A tu recuerdo me aferro, papá

APENAS TINTA ·

Martes, 29 de diciembre 2020, 08:20

A mi padre le hubiera gustado que yo fuera cazador. Él lo era, apasionadamente. De todas las maneras de cazar, por la que bebía los vientos era por la de la perdiz con reclamo, el perdigón. Le encantaba cobrar piezas, claro, pero me llamaba la ... atención que para cada una de ellas tuviera su relato: que si una entró por la derecha del perdigón y, cautelosa, estuvo corriendo en círculos entre las encinas un buen rato antes de aprestarse a la pelea; que si la otra, que debía ser joven, entró en cuanto el reclamo se lo propuso; que si esta última venía y se iba, venía y se iba y no se decidió a acercarse hasta que el perdigón empezó a piñonear. El día que mataba cuatro perdices iba a contarlo al casino de mi pueblo, Higuera de Vargas (las redes sociales de entonces), y le hacían corro (los 'me gusta') porque no era lo normal. Lo normal era que matara una, dos. O ninguna, que era casi siempre. La afición por la caza de mi padre era tan conocida y que volviera sin caza tan lo esperado que las niñas de mi pueblo jugaban a chocar alternativamente dos pelotas de goma en la pared al ritmo de la coplilla 'Manolo Tinoco / montao en la moto / fue a cazá / y no trajo na'. Se reía cuando lo oía.
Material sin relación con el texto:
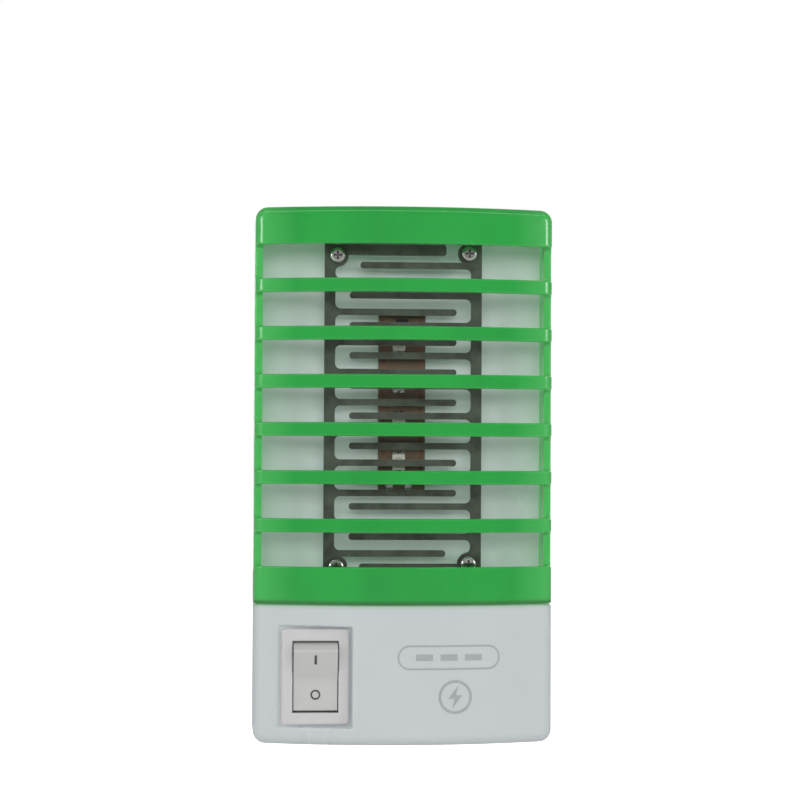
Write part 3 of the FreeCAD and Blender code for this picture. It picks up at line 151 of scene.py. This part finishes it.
def moulded(
    name, colour, roughness, grain=0.02, mottle=0.05, corner_shade=0.12, glow=0.0, glow_reach=1.0, coat=0.0
):
    """Injection-moulded plastic: faint flow clouds, an orange-peel skin, rubbed edges, and painted shade
    darkening the corners.
    """
    finish = Finish(name)
    clouds = finish.noise(14, 4, finish.stretched(1, 1, 0.45))
    fine = finish.noise(0.9, 2)
    base = finish.blend(finish.span(clouds, 0.3, 0.7), [c * (1 - mottle) for c in colour], colour)
    patchy = finish.span(finish.noise(3), 0.35, 0.65, 0.2, 0.75)
    rubbed = finish.maths("MULTIPLY", finish.edges(0.35), patchy)
    light = [min(1.0, c + 0.35 * (1 - c) * max(colour)) for c in colour]
    base = finish.blend(finish.maths("MULTIPLY", rubbed, 0.45), base, light)
    # Painted shade: corners and hollows are darkened in patches, towards half the plastic's colour.
    corner_shade_mask = finish.maths("MULTIPLY", finish.hollows(2.2), finish.span(finish.noise(5), 0.3, 0.7, 0.4, 1.0))
    base = finish.blend(finish.maths("MULTIPLY", corner_shade_mask, corner_shade), base, [c * 0.5 for c in colour])
    scuffed = finish.span(finish.noise(22, 5), 0.35, 0.75, roughness * 0.85, roughness * 1.25)
    scuffed = finish.maths("ADD", scuffed, finish.maths("MULTIPLY", rubbed, 0.12))
    peel = finish.bump(finish.noise(1.6, 2), grain, 0.6)
    skin = finish.bump(fine, grain * 0.3, 0.5, peel)
    finish.base = base
    finish.set(Base_Color=base, Roughness=scuffed, Normal=skin, IOR=1.5, Coat_Weight=coat)
    finish.set(Coat_Roughness=0.08)
    if glow:
        finish.set(Subsurface_Weight=glow, Subsurface_Scale=glow_reach * MM, Subsurface_Radius=colour)
    return finish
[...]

Le gustaba. En febrero salía a cazar todas las tardes, hacía el aguardo para él y el repostero para el perdigón con piedras y ramas (no era partidario del aguardo de lona), y cuando lo tenía todo preparado cargaba la escopeta y se sentaba a esperar. En la espera oía el campo («a mí lo que me gusta es oír el campo», decía) y mientras no entraran las perdices se entretenía en hacernos a mi hermano y a mí repiones de encina, los más duros, los mejores. Podía tardar un mes, qué más daba. Con la navaja iba sacando lascas de la madera, despacio, como quien pela una cebolla prieta e infinita, hasta lograr un cono perfecto.